When being part of an enterprise, you will meet different architects on any given day. The first one introduces itself as a solution architect, the other calls itself the enterprise architect, and they both mention a domain architect. It might feel like different names for the same thing, and perhaps even a bigger question, do we even need all of these different architects? Should the team not be able to make all of these architectural decisions by themselves?
Do we need architects anyway?
Looking at the current technological and organizational paradigm, we can only recognize the world is massively different from 10 or 20 years ago. We live in a world where we can instantly make use of infrastructure via cloud providers. Using common software, functionalities can be purchased and integrated with the click of a button and the availability of a credit card.
Gone are the days of creating large project plans and business cases. No need to negotiate the proposed solution for any given problem with the budget holder. No long debates with other engineers about the envisioned solution. Great for our agility, but it also has consequences.
Value-stream teams have been given more autonomy and possibilities to select, purchase and integrate hardware and software. Albeit via cloud providers where you can autoscale your infrastructure, or via Software-as-a-Service providers who offer you functionality out of the box. Gone are the days of making well-thought documents who are reviewed and tested by colleagues in the organization.
Clearly this benefits the speed of delivery and flexibility in choosing solutions. Consequently, however, it requires more maturity from a team. The solution proposed and decisions made not only have to fit the context of the team, but as well as the organization. The complexity and pressure to guard consistency and best interest for the organization, as a whole, now relies on the value-stream teams. The tension of choosing between different options and stakeholders now solely falls on the burden of the team.
The architect function is key in getting to conscious decisions that are beneficial for the customers and the organization as a whole. Either by limiting the number of options that are available for a team, or by refining and improving the reasoning and acceptance of trade-offs between proposed solutions.
Organizing architecture guided by two perspectives
First-of-all, architectural scopes are not to be seen as static elements. Architects should be dynamic, understanding the purpose of management with the organization and the engineering challenges of the development teams. Gregor Hohpe describes this as riding the elevator. One way to determine scope is to look at complexity. The scope of complexity for a value-stream team is different from the complexity of a whole organization.
Inspired by Ruth Malan and Dana Bredemeyer, we can use the model where the architecture function can be organized in two axes: on the vertical axis is the locality of decision-making, and the horizontal axis the complexity and detail of the challenge:
Let’s start with the axis of complexity. The scope of a team often concerns a limited number of components, microservice or other functionalities. The main objective for the team here is to ensure functionality of the component is above or up to par of customer’s expectations.
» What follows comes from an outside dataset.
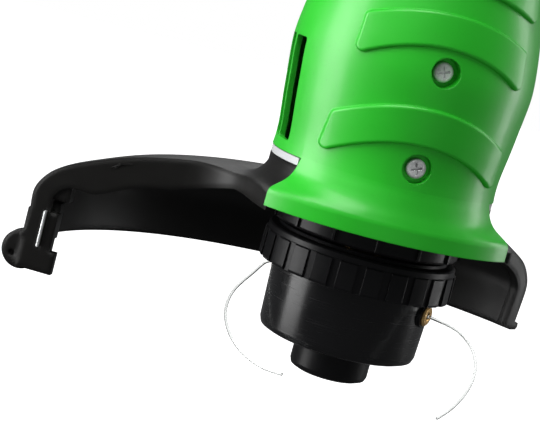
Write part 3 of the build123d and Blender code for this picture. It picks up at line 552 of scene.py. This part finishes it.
def soft_box(name, azimuth, elevation, distance, size, watts, mirrored=True):
    """An area light at an azimuth and elevation, in degrees, round the point LIGHTS_FACE.
    One that isn't mirrored lights the surfaces without showing in them as a highlight."""
    a, e = math.radians(azimuth), math.radians(elevation)
    out = Vector((math.sin(a) * math.cos(e), -math.cos(a) * math.cos(e), math.sin(e)))
    light = bpy.data.lights.new(name, "AREA")
    light.shape = "RECTANGLE"
    light.size, light.size_y = size
    light.energy = watts
    lamp = bpy.data.objects.new(name, light)
    lamp.location = LIGHTS_FACE + out * distance
    lamp.rotation_mode = "QUATERNION"
    lamp.rotation_quaternion = out.to_track_quat("Z", "Y")
    lamp.visible_glossy = mirrored
    bpy.context.scene.collection.objects.link(lamp)


def make_light():
    world = bpy.data.worlds.new("studio")
    bpy.context.scene.world = world
    world.use_nodes = True
    tree = world.node_tree
    dim = tree.nodes["Background"]
    dim.inputs["Color"].default_value = (0.96, 0.98, 1.0, 1.0)
    dim.inputs["Strength"].default_value = 0.12
    white = tree.nodes.new("ShaderNodeBackground")
    white.inputs["Color"].default_value = (1.0, 1.0, 1.0, 1.0)
    ray = tree.nodes.new("ShaderNodeLightPath")
    seen = tree.nodes.new("ShaderNodeMath")
    seen.operation = "MAXIMUM"
    tree.links.new(ray.outputs["Is Camera Ray"], seen.inputs[0])
    tree.links.new(ray.outputs["Is Transmission Ray"], seen.inputs[1])
    mix = tree.nodes.new("ShaderNodeMixShader")
    tree.links.new(seen.outputs["Value"], mix.inputs["Fac"])
    tree.links.new(dim.outputs["Background"], mix.inputs[1])
    tree.links.new(white.outputs["Background"], mix.inputs[2])
    tree.links.new(mix.outputs["Shader"], tree.nodes["World Output"].inputs["Surface"])
    soft_box("left_box", -90, 8, 0.90, (0.50, 0.90), 10.0)
    soft_box("right_box", 98, 10, 0.95, (0.26, 0.80), 3.2)
    soft_box("top_box", -40, 62, 1.05, (0.70, 0.60), 7.5)
    soft_box("front_box", -48, 24, 1.4, (0.60, 0.50), 1.7, mirrored=False)
    soft_box("low_box", 12, -8, 1.5, (0.90, 0.40), 2.6, mirrored=False)
    soft_box("back_box", 165, 35, 1.2, (0.90, 0.50), 5.0)
    bpy.context.scene.view_settings.view_transform = "Standard"
    bpy.context.scene.view_settings.look = "None"


make_floor()
make_light()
As we move up to domain-oriented units, business lines and enterprises, we see an increase in the complexity. On business-line and enterprise level, for example, the concerns are different from a team. One has to balance the best interest of multiple teams, commercial interests and organizational concerns. Simply put, the world is a bit bigger and increasingly complex.
Decision-making is the other axis to consider, especially the impact of a decision. The decisions made on organizational level typically offer boundaries and guidelines towards the organization. These are meant to bound the options available to the smaller units of the organization and aid in better decision-making for those units in the best interest of that unit and the organization. We can frame as the stewardship increases with the complexity, and the decision-making increases with the locality:
What about the architecture role?
As a starter, we see architecture as a function. A function that can be delegated to a day-to-day role, or a function that is attributed to an existing role. This could be a principal engineer or assigned to a group of people, e.g. the product engineering team. A senior engineer or team lead can be appointed as the tie-breaker.
For an organization, it is important to be conscious about the attitude of the architects it hires and puts in charge. The character and way of working of the architect function has a huge impact on the engineering culture. Putting a benevolent dictator in charge has a different impact than an architect that coaches and supports the team in their architecture decisions.
However, context matters here. An architect for an in-shop product engineering department requires different capabilities and attitudes compared to an architect that has to work with vendors and ensure successful integration. The latter architect needs to be stronger in vendor management and the corresponding negotiation.
Do I need an architect?
Again, context matters and generic answers can’t apply here. However, we have some considerations to think about.
- Do you have the capabilities and time to guide the technical decisions? Especially as a manager of a small technical department, can you support the time in guiding the decision-making process? From the perspective of time and capabilities.
- Can the complexity of an organizational unit and the impact of decisions managed via a shared responsibility by a group of people? For example, in the case of a group of mature principal engineers and a clear decision framework, it could work better than a dedicated domain architect.
Whilst we are talking here about the architecture function, we also propose that these principles and guidance apply to a broader set of disciplines. Design and user experience is a prime example of this. A design system in a way is a decision-framework that enables local decision-making and ensures compliance to the corporate brand and experience.